The Telegraph article quotes Pritchard at length: "Conservative MPs will not continue to write blank cheques for workers in Lisbon while people in London and Leicester are joining the dole queue," he writes. "For many Britons, the EU has already become a kind of occupying force, setting unfamiliar rules, demanding levies, curbing freedoms, subverting our culture, and imposing alien taxes." Here's some more:
"In less than four decades, and without a single shot being fired, Britain has become enslaved to Europe — servitude that intrudes and impinges on millions of British lives every day. "Brussels has become a burdensome yoke, disfiguring Britain's independence and diluting her sovereignty … The Coalition should agree to a referendum on Europe asking whether Britain should be part of a political union or of the trade-only relationship we thought we had signed up to.
"This is a moderate proposition that would attract voters from across the political spectrum, unite many on the Left and Right within Parliament and galvanise the support of most in the media … The British have grown weary of Europe.
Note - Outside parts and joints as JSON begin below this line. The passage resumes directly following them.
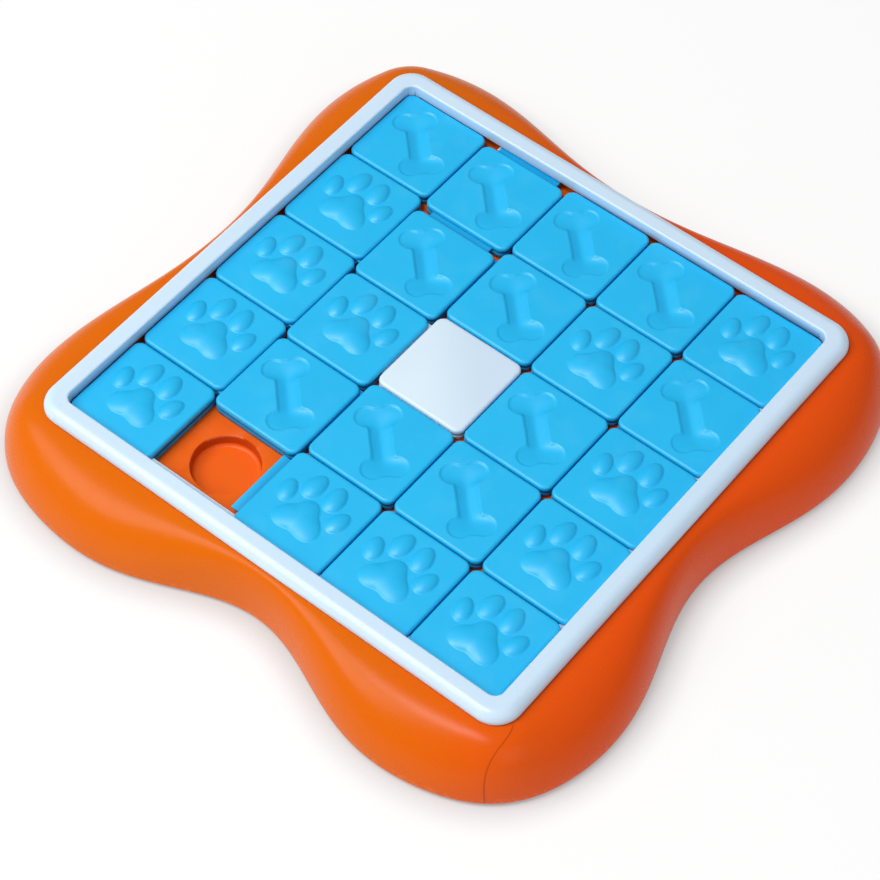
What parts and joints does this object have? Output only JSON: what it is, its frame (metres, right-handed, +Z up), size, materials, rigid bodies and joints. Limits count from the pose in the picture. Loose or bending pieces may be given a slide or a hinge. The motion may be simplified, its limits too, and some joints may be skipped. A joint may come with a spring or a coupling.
{
  "type": "dog puzzle feeder toy",
  "caption": "Sliding-tile treat puzzle for dogs: lobed base, framed tray of round treat cups, and interlocking paw and bone tiles that slide about an empty cell.",
  "frame": {"origin": "centre of the underside, where the feet meet the floor", "axes": "+Z up, +X along the tile columns a to e, +Y along the tile rows 1 to 5; the empty cell b1 is at the front left"},
  "size_m": [0.2641, 0.2646, 0.0304],
  "materials": {
    "shell": "satin moulded orange plastic",
    "tray": "satin moulded orange plastic, smooth cups",
    "frame": "smooth ice-white moulded plastic",
    "tile": "satin moulded sky-blue plastic",
    "plain_tile": "satin moulded white plastic",
    "screw": "zinc-plated pan heads",
    "foot": "matt black rubber"
  },
  "bodies": {
    "base": {"base_shell": "shell", "treat_tray": "tray", "retaining_frame": "frame", "frame_screws": "screw", "foot_front_left": "foot", "foot_front_right": "foot", "foot_back_left": "foot", "foot_back_right": "foot"},
    "tile_a1": {"paw_tile_a1": "tile"},
    "tile_c1": {"paw_tile_c1": "tile"},
    "tile_d1": {"paw_tile_d1": "tile"},
    "tile_e1": {"paw_tile_e1": "tile"},
    "tile_a2": {"paw_tile_a2": "tile"},
    "tile_b2": {"bone_tile_b2": "tile"},
    "tile_c2": {"bone_tile_c2": "tile"},
    "tile_d2": {"bone_tile_d2": "tile"},
    "tile_e2": {"paw_tile_e2": "tile"},
    "tile_a3": {"paw_tile_a3": "tile"},
    "tile_b3": {"paw_tile_b3": "tile"},
    "tile_c3": {"plain_tile_c3": "plain_tile"},
    "tile_d3": {"bone_tile_d3": "tile"},
    "tile_e3": {"paw_tile_e3": "tile"},
    "tile_a4": {"paw_tile_a4": "tile"},
    "tile_b4": {"bone_tile_b4": "tile"},
    "tile_c4": {"bone_tile_c4": "tile"},
    "tile_d4": {"paw_tile_d4": "tile"},
    "tile_e4": {"bone_tile_e4": "tile"},
    "tile_a5": {"bone_tile_a5": "tile"},
    "tile_b5": {"bone_tile_b5": "tile"},
    "tile_c5": {"bone_tile_c5": "tile"},
    "tile_d5": {"bone_tile_d5": "tile"},
    "tile_e5": {"paw_tile_e5": "tile"}
  },
  "joints": [
    {"name": "column_slide_b2", "type": "slide", "parent": "base", "child": "tile_b2", "axis": [0, -1, 0], "range_m": [-0.0029, 0.0353]},
    {"name": "column_slide_b3", "type": "slide", "parent": "base", "child": "tile_b3", "axis": [0, -1, 0], "range_m": [-0.0029, 0.0353]},
    {"name": "column_slide_b4", "type": "slide", "parent": "base", "child": "tile_b4", "axis": [0, -1, 0], "range_m": [-0.0029, 0.0353]},
    {"name": "column_slide_b5", "type": "slide", "parent": "base", "child": "tile_b5", "axis": [0, -1, 0], "range_m": [-0.0026, 0.0024]},
    {"name": "row_slide_c1", "type": "slide", "parent": "base", "child": "tile_c1", "axis": [1, 0, 0], "range_m": [0, 0.0011]},
    {"name": "row_slide_d1", "type": "slide", "parent": "base", "child": "tile_d1", "axis": [1, 0, 0], "range_m": [0, 0.0011]},
    {"name": "row_slide_e1", "type": "slide", "parent": "base", "child": "tile_e1", "axis": [1, 0, 0], "range_m": [0, 0.0011]},
    {"name": "play_a1", "type": "slide", "parent": "base", "child": "tile_a1", "axis": [1, 0, 0], "range_m": [-0.0002, 0.0002]},
    {"name": "play_a2", "type": "slide", "parent": "base", "child": "tile_a2", "axis": [1, 0, 0], "range_m": [-0.0002, 0.0002]},
    {"name": "play_c2", "type": "slide", "parent": "base", "child": "tile_c2", "axis": [1, 0, 0], "range_m": [-0.0002, 0.0002]},
    {"name": "play_d2", "type": "slide", "parent": "base", "child": "tile_d2", "axis": [1, 0, 0], "range_m": [-0.0002, 0.0002]},
    {"name": "play_e2", "type": "slide", "parent": "base", "child": "tile_e2", "axis": [1, 0, 0], "range_m": [-0.0002, 0.0002]},
    {"name": "play_a3", "type": "slide", "parent": "base", "child": "tile_a3", "axis": [1, 0, 0], "range_m": [-0.0002, 0.0002]},
    {"name": "play_c3", "type": "slide", "parent": "base", "child": "tile_c3", "axis": [1, 0, 0], "range_m": [-0.0002, 0.0002]},
    {"name": "play_d3", "type": "slide", "parent": "base", "child": "tile_d3", "axis": [1, 0, 0], "range_m": [-0.0002, 0.0002]},
    {"name": "play_e3", "type": "slide", "parent": "base", "child": "tile_e3", "axis": [1, 0, 0], "range_m": [-0.0002, 0.0002]},
    {"name": "play_a4", "type": "slide", "parent": "base", "child": "tile_a4", "axis": [1, 0, 0], "range_m": [-0.0002, 0.0002]},
    {"name": "play_c4", "type": "slide", "parent": "base", "child": "tile_c4", "axis": [1, 0, 0], "range_m": [-0.0002, 0.0002]},
    {"name": "play_d4", "type": "slide", "parent": "base", "child": "tile_d4", "axis": [1, 0, 0], "range_m": [-0.0002, 0.0002]},
    {"name": "play_e4", "type": "slide", "parent": "base", "child": "tile_e4", "axis": [1, 0, 0], "range_m": [-0.0002, 0.0002]},
    {"name": "play_a5", "type": "slide", "parent": "base", "child": "tile_a5", "axis": [1, 0, 0], "range_m": [-0.0002, 0.0002]},
    {"name": "play_c5", "type": "slide", "parent": "base", "child": "tile_c5", "axis": [1, 0, 0], "range_m": [-0.0002, 0.0002]},
    {"name": "play_d5", "type": "slide", "parent": "base", "child": "tile_d5", "axis": [1, 0, 0], "range_m": [-0.0002, 0.0002]},
    {"name": "play_e5", "type": "slide", "parent": "base", "child": "tile_e5", "axis": [1, 0, 0], "range_m": [-0.0002, 0.0002]}
  ],
  "couplings": [
    {"joint": "column_slide_b3", "follows": "column_slide_b2", "ratio": 1},
    {"joint": "column_slide_b4", "follows": "column_slide_b2", "ratio": 1},
    {"joint": "row_slide_d1", "follows": "row_slide_c1", "ratio": 1},
    {"joint": "row_slide_e1", "follows": "row_slide_c1", "ratio": 1}
  ]
}
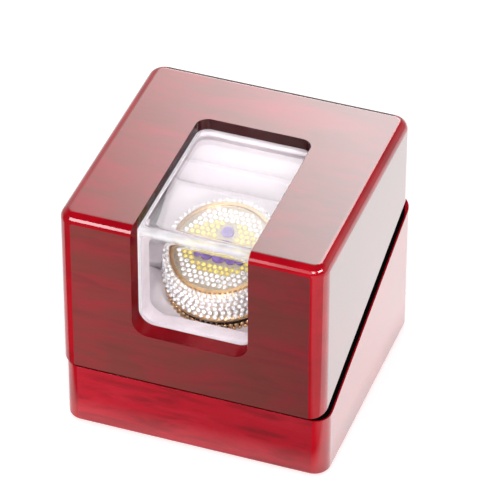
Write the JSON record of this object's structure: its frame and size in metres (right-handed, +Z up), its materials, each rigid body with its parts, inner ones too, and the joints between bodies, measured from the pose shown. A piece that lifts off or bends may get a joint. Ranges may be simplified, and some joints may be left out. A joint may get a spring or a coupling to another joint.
{
  "type": "ring display box",
  "caption": "Square lacquered wooden ring box with a slanted hinged lid, a clear window over its top and front, a padded slit holding a large round-headed ring.",
  "frame": {"origin": "centre of the closed box's footprint, at the felt underside that stands on the table", "axes": "+X to the right as seen from the front, +Y from the window's front to the hinges at the back, +Z up"},
  "size_m": [0.0654, 0.066, 0.0633],
  "materials": {
    "lacquer": "clear high-gloss lacquer over red-brown stained wood",
    "clear_cover": "clear polished moulding",
    "pale_lining": "smooth matt leather-like cloth",
    "cushion_cloth": "soft padded leather-like cloth",
    "collar_black": "black flocked",
    "felt": "felt",
    "board_wood": "plain sanded",
    "board_card": "plain",
    "hinge_brass": "polished",
    "pin_steel": "bright",
    "ring_gold": "polished gold colour",
    "ring_plate": "pale satin",
    "purple_enamel": "glossy enamel",
    "yellow_stone": "faceted stone",
    "white_stone": "faceted stone"
  },
  "bodies": {
    "base": {"base_shell": "lacquer", "base_floor": "board_wood", "base_felt": "felt", "rim_collar": "collar_black", "base_lining_front": "pale_lining", "base_lining_back": "pale_lining", "base_lining_left": "pale_lining", "base_lining_right": "pale_lining", "bearer_left": "board_wood", "bearer_right": "board_wood", "cushion_board": "board_card", "cushion_front": "cushion_cloth", "cushion_rear": "cushion_cloth", "base_hinge_leaf_left": "hinge_brass", "base_hinge_leaf_right": "hinge_brass", "base_hinge_screws": "hinge_brass", "hinge_pins": "pin_steel", "ring_band": "ring_gold", "ring_head": "ring_gold", "ring_bezel": "ring_gold", "ring_face": "ring_plate", "ring_rosette": "purple_enamel", "ring_yellow_stones": "yellow_stone", "ring_white_stones": "white_stone", "ring_beads": "ring_gold"},
    "lid": {"lid_shell": "lacquer", "window_cover": "clear_cover", "lid_lining_top": "pale_lining", "lid_lining_front": "pale_lining", "lid_lining_left": "pale_lining", "lid_lining_right": "pale_lining", "lid_lining_back": "pale_lining", "lid_hinge_leaf_left": "hinge_brass", "lid_hinge_leaf_right": "hinge_brass", "lid_hinge_screws": "hinge_brass"}
  },
  "joints": [
    {"name": "lid_hinge", "type": "hinge", "parent": "base", "child": "lid", "pos_m": [0, 0.03079, 0.03882], "axis": [-1, 0, 0], "range_deg": [0, 100]}
  ]
}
The Coalition government should end decades of political appeasement by successive governments and champion freedom and democracy for Britain – and agree a referendum."
Provocative! Cameron must now feel pressure both from his liberal partners and his conservative supporters. A man with the political convictions of his recent predecessors Gordon Brown and Tony Blair (that is to say none at all) Cameron will nonetheless find it hard to avoid what is inevitably becoming a kind of pincer-like movement that may crush the entire uneasy UK political structure.
The ramifications of the EU crisis are spreading. The lack of a solution is telling. Merkel may soon be seen as a spent force because she cannot find a compromise acceptable both to her Eurocrat partners and German voters. Cameron, too, and his administration, may fall victim to the ongoing Euro-crisis. Actions have consequences, and inaction, as well.